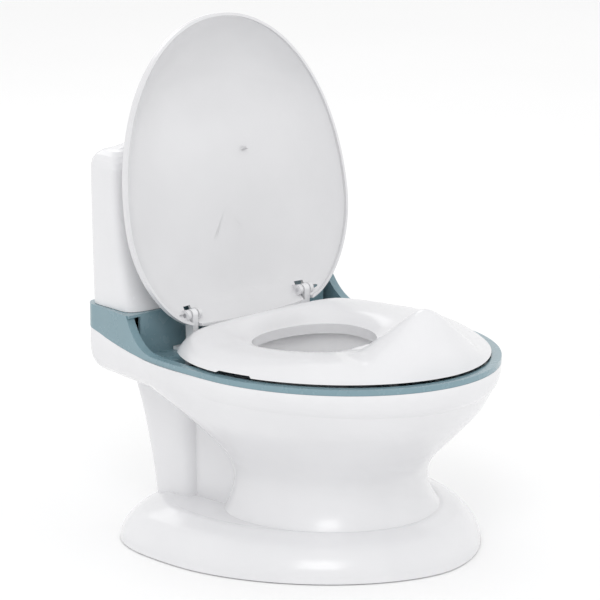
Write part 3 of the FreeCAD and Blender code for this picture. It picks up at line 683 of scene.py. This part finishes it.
class POTTY_OT_stage(PottyBuild, bpy.types.Operator):
    """Lays the pale floor and sets the lights and the camera"""

    bl_idname = "potty.stage"
    bl_label = "Stage"

    def execute(self, context):
        stage = context.scene.potty_stage
        self.lay_floor(context, stage)
        self.set_lights(context)
        self.set_camera(context, stage)
        return {"FINISHED"}

    def lay_floor(self, context, stage):
        half = stage.floor_size / 2.0
        mesh = bpy.data.meshes.new("floor")
        corners = [(-half, -half, 0.0), (half, -half, 0.0), (half, half, 0.0), (-half, half, 0.0)]
        mesh.from_pydata(corners, [], [(0, 1, 2, 3)])
        mesh.materials.append(studio_floor("studio_floor"))
        floor = bpy.data.objects.new("floor", mesh)
        context.scene.collection.objects.link(floor)

    def set_lights(self, context):
        world = bpy.data.worlds.new("studio")
        world.use_nodes = True
        background = world.node_tree.nodes["Background"]
        background.inputs["Color"].default_value = (1.0, 1.0, 1.0, 1.0)
        background.inputs["Strength"].default_value = 1.0
        context.scene.world = world
        soft_box(context, "key", (-1.6, -1.3, 2.1), (0.9, 1.1), 11.0)
        soft_box(context, "fill", (1.9, -1.7, 1.2), (1.2, 1.6), 1.0)
        soft_box(context, "back", (0.8, 2.0, 1.8), (1.6, 1.0), 5.0)

    def set_camera(self, context, stage):
        camera = bpy.data.cameras.new("camera")
        camera.lens = stage.lens
        camera.sensor_width = 36.0
        camera.clip_end = 60.0
        obj = bpy.data.objects.new("camera", camera)
        context.scene.collection.objects.link(obj)
        aim = Vector(CAMERA_AIM)
        a, e = stage.azimuth, stage.elevation
        back = Vector((math.sin(a) * math.cos(e), -math.cos(a) * math.cos(e), math.sin(e)))
        aimed(obj, aim + back * stage.distance, aim)
        context.scene.camera = obj
        context.scene.view_settings.view_transform = "Standard"


class POTTY_PT_panel(bpy.types.Panel):
    """Lists the build steps"""

    bl_idname = "POTTY_PT_panel"
    bl_label = "Potty chair"
    bl_space_type = "VIEW_3D"
    bl_region_type = "UI"
    bl_category = "Potty chair"

    def draw(self, context):
        layout = self.layout
        for name in GROUPS:
            group = getattr(context.scene, name)
            box = layout.box()
            for key in group.__annotations__:
                box.prop(group, key)
        for operator in BUILD_STEPS:
            layout.operator(operator.bl_idname)


BUILD_STEPS = (
    POTTY_OT_white_mouldings,
    POTTY_OT_lid,
    POTTY_OT_rim,
    POTTY_OT_pot,
    POTTY_OT_soft_stops,
    POTTY_OT_fasteners,
    POTTY_OT_sound_unit,
    POTTY_OT_button_spring,
    POTTY_OT_stage,
)
GROUPS = {
    "potty_colours": PottyColours,
    "potty_sizes": PottySizes,
    "potty_finish": PottyFinish,
    "potty_stage": PottyStage,
}
CLASSES = tuple(GROUPS.values()) + BUILD_STEPS + (POTTY_PT_panel,)


def register():
    for cls in CLASSES:
        bpy.utils.register_class(cls)
    for name, group in GROUPS.items():
        setattr(bpy.types.Scene, name, bpy.props.PointerProperty(type=group))


def unregister():
    for name in GROUPS:
        delattr(bpy.types.Scene, name)
    for cls in reversed(CLASSES):
        bpy.utils.unregister_class(cls)


def corners(bounds):
    return [list(corner) for corner in bounds]


def main():
    register()
    for step in BUILD_STEPS:
        area, action = step.bl_idname.split(".")
        getattr(getattr(bpy.ops, area), action)()


if __name__ == "__main__":
    main()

### Your goal
Each line must be given again exactly as written above.

### Answer to the task
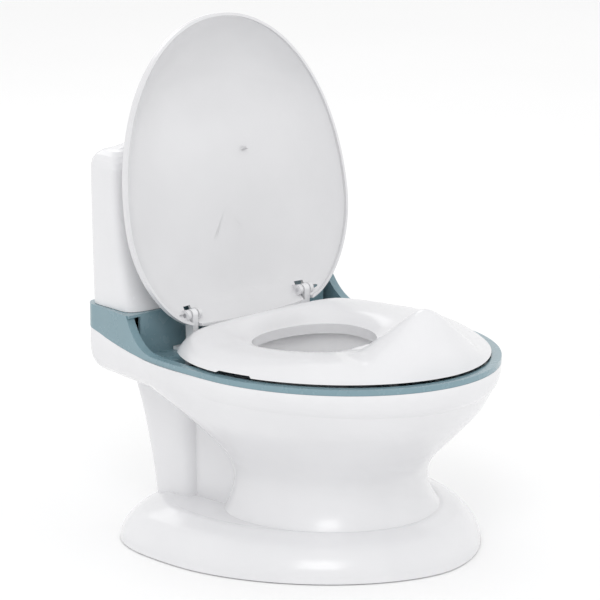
Write part 3 of the FreeCAD and Blender code for this picture. It picks up at line 683 of scene.py. This part finishes it.
class POTTY_OT_stage(PottyBuild, bpy.types.Operator):
    """Lays the pale floor and sets the lights and the camera"""

    bl_idname = "potty.stage"
    bl_label = "Stage"

    def execute(self, context):
        stage = context.scene.potty_stage
        self.lay_floor(context, stage)
        self.set_lights(context)
        self.set_camera(context, stage)
        return {"FINISHED"}

    def lay_floor(self, context, stage):
        half = stage.floor_size / 2.0
        mesh = bpy.data.meshes.new("floor")
        corners = [(-half, -half, 0.0), (half, -half, 0.0), (half, half, 0.0), (-half, half, 0.0)]
        mesh.from_pydata(corners, [], [(0, 1, 2, 3)])
        mesh.materials.append(studio_floor("studio_floor"))
        floor = bpy.data.objects.new("floor", mesh)
        context.scene.collection.objects.link(floor)

    def set_lights(self, context):
        world = bpy.data.worlds.new("studio")
        world.use_nodes = True
        background = world.node_tree.nodes["Background"]
        background.inputs["Color"].default_value = (1.0, 1.0, 1.0, 1.0)
        background.inputs["Strength"].default_value = 1.0
        context.scene.world = world
        soft_box(context, "key", (-1.6, -1.3, 2.1), (0.9, 1.1), 11.0)
        soft_box(context, "fill", (1.9, -1.7, 1.2), (1.2, 1.6), 1.0)
        soft_box(context, "back", (0.8, 2.0, 1.8), (1.6, 1.0), 5.0)

    def set_camera(self, context, stage):
        camera = bpy.data.cameras.new("camera")
        camera.lens = stage.lens
        camera.sensor_width = 36.0
        camera.clip_end = 60.0
        obj = bpy.data.objects.new("camera", camera)
        context.scene.collection.objects.link(obj)
        aim = Vector(CAMERA_AIM)
        a, e = stage.azimuth, stage.elevation
        back = Vector((math.sin(a) * math.cos(e), -math.cos(a) * math.cos(e), math.sin(e)))
        aimed(obj, aim + back * stage.distance, aim)
        context.scene.camera = obj
        context.scene.view_settings.view_transform = "Standard"


class POTTY_PT_panel(bpy.types.Panel):
    """Lists the build steps"""

    bl_idname = "POTTY_PT_panel"
    bl_label = "Potty chair"
    bl_space_type = "VIEW_3D"
    bl_region_type = "UI"
    bl_category = "Potty chair"

    def draw(self, context):
        layout = self.layout
        for name in GROUPS:
            group = getattr(context.scene, name)
            box = layout.box()
            for key in group.__annotations__:
                box.prop(group, key)
        for operator in BUILD_STEPS:
            layout.operator(operator.bl_idname)


BUILD_STEPS = (
    POTTY_OT_white_mouldings,
    POTTY_OT_lid,
    POTTY_OT_rim,
    POTTY_OT_pot,
    POTTY_OT_soft_stops,
    POTTY_OT_fasteners,
    POTTY_OT_sound_unit,
    POTTY_OT_button_spring,
    POTTY_OT_stage,
)
GROUPS = {
    "potty_colours": PottyColours,
    "potty_sizes": PottySizes,
    "potty_finish": PottyFinish,
    "potty_stage": PottyStage,
}
CLASSES = tuple(GROUPS.values()) + BUILD_STEPS + (POTTY_PT_panel,)


def register():
    for cls in CLASSES:
        bpy.utils.register_class(cls)
    for name, group in GROUPS.items():
        setattr(bpy.types.Scene, name, bpy.props.PointerProperty(type=group))


def unregister():
    for name in GROUPS:
        delattr(bpy.types.Scene, name)
    for cls in reversed(CLASSES):
        bpy.utils.unregister_class(cls)


def corners(bounds):
    return [list(corner) for corner in bounds]


def main():
    register()
    for step in BUILD_STEPS:
        area, action = step.bl_idname.split(".")
        getattr(getattr(bpy.ops, area), action)()


if __name__ == "__main__":
    main()